3) The algorithm gives up if it can't find an acceptable buffer size less than 10 seconds long. (I could make the limit higher, but of course that would make the algorithm even slower).

So, is there any way to calculate the minimum-usable-buffer-size analytically, preferably in O(1) time? It seems like it should be easy, but I haven't been able to figure out what kind of math I should use.
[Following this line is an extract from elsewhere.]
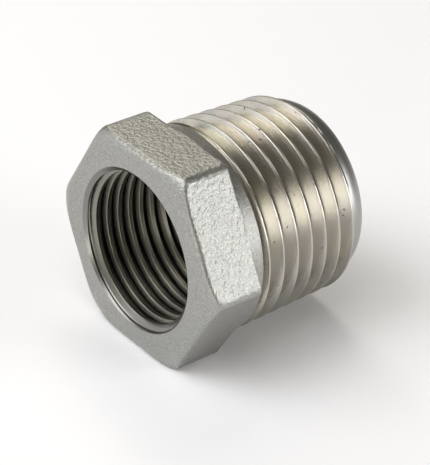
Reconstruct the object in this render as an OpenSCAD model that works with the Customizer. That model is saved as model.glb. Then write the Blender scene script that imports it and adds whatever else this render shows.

Thanks in advance for any advice!

#include <stdio.h>
#include <math.h>

static const long long SAMPLES_PER_SECOND              = 96000;
static const long long MAX_ALLOWED_BUFFER_SIZE_SAMPLES = (SAMPLES_PER_SECOND * 10);

// Returns the length of the pre-render buffer needed to properly
// loop a sine wave at the given frequence, or -1 on failure.
static int GetNumCyclesNeededForPreRenderedBuffer(float freqHz)
{
   double oneCycleLengthSamples = SAMPLES_PER_SECOND/freqHz;

   for (int count=1; (count*oneCycleLengthSamples) < MAX_ALLOWED_BUFFER_SIZE_SAMPLES; count++)
   {
      double remainder = fmod(oneCycleLengthSamples*count, 1.0);
      if (remainder > 0.5) remainder = 1.0-remainder;
      if (remainder <= 0.0) return count;
   }
   return -1;
}

int main(int, char **)
{
   for (int i=0; i<48000*10; i++)
   {
      double freqHz = ((double)i)/10.0f;
      int numCyclesNeeded = GetNumCyclesNeededForPreRenderedBuffer(freqHz);
      if (numCyclesNeeded >= 0)
      {
         double oneCycleLengthSamples = SAMPLES_PER_SECOND/freqHz;
         printf("For %.1fHz, use a pre-render-buffer size of %f samples (%i cycles, %f samples/cycle)\n", freqHz, (numCyclesNeeded*oneCycleLengthSamples), numCyclesNeeded, oneCycleLengthSamples);
      }
      else printf("For %.1fHz, there was no suitable pre-render-buffer size under the allowed limit!\n", freqHz);
   }
   return 0;
}
1
Another way to avoid calling sin() a lot would be to cache the results. If your audio samples are 8 bit or 12 bit then you could build map of which ranges of phase map to each output amplitude (with no more than 256 or 4096 entries); each sample then requires updating the phase plus one table lookup.Alan Stokes
Alternatively: you're really just rotating round a circle, with a constant incremental angle on each sample. The rotation can be expressed as multiplication by a 2x2 matrix, where you can precompute the coefficients - so the computation for each sample is just a few multiplies and adds. Eventually the errors will build up though.Alan Stokes

1 Answers

1
votes
number_of_cycles/size_of_buffer = frequency/samples_per_second

This implies that if you can simplify your frequency/samples_per_second fraction, you can find the size of your buffer and the number of cycles in the buffer. If frequency and samples_per_second are integers, you can simplify the fraction by finding the greatest common divisor, otherwise you can use the method of continued fractions.

Example:

Say your frequency is 1234.5, and your samples_per_second is 96000. We can make these into two integers by multiplying by 10, so we get the ratio:

frequency/samples_per_second = 12345/960000

The greatest common divisor is 15, so it can be reduced to 823/64000.

So you would need 823 cycles in a 64000 sample buffer to reproduce the frequency exactly.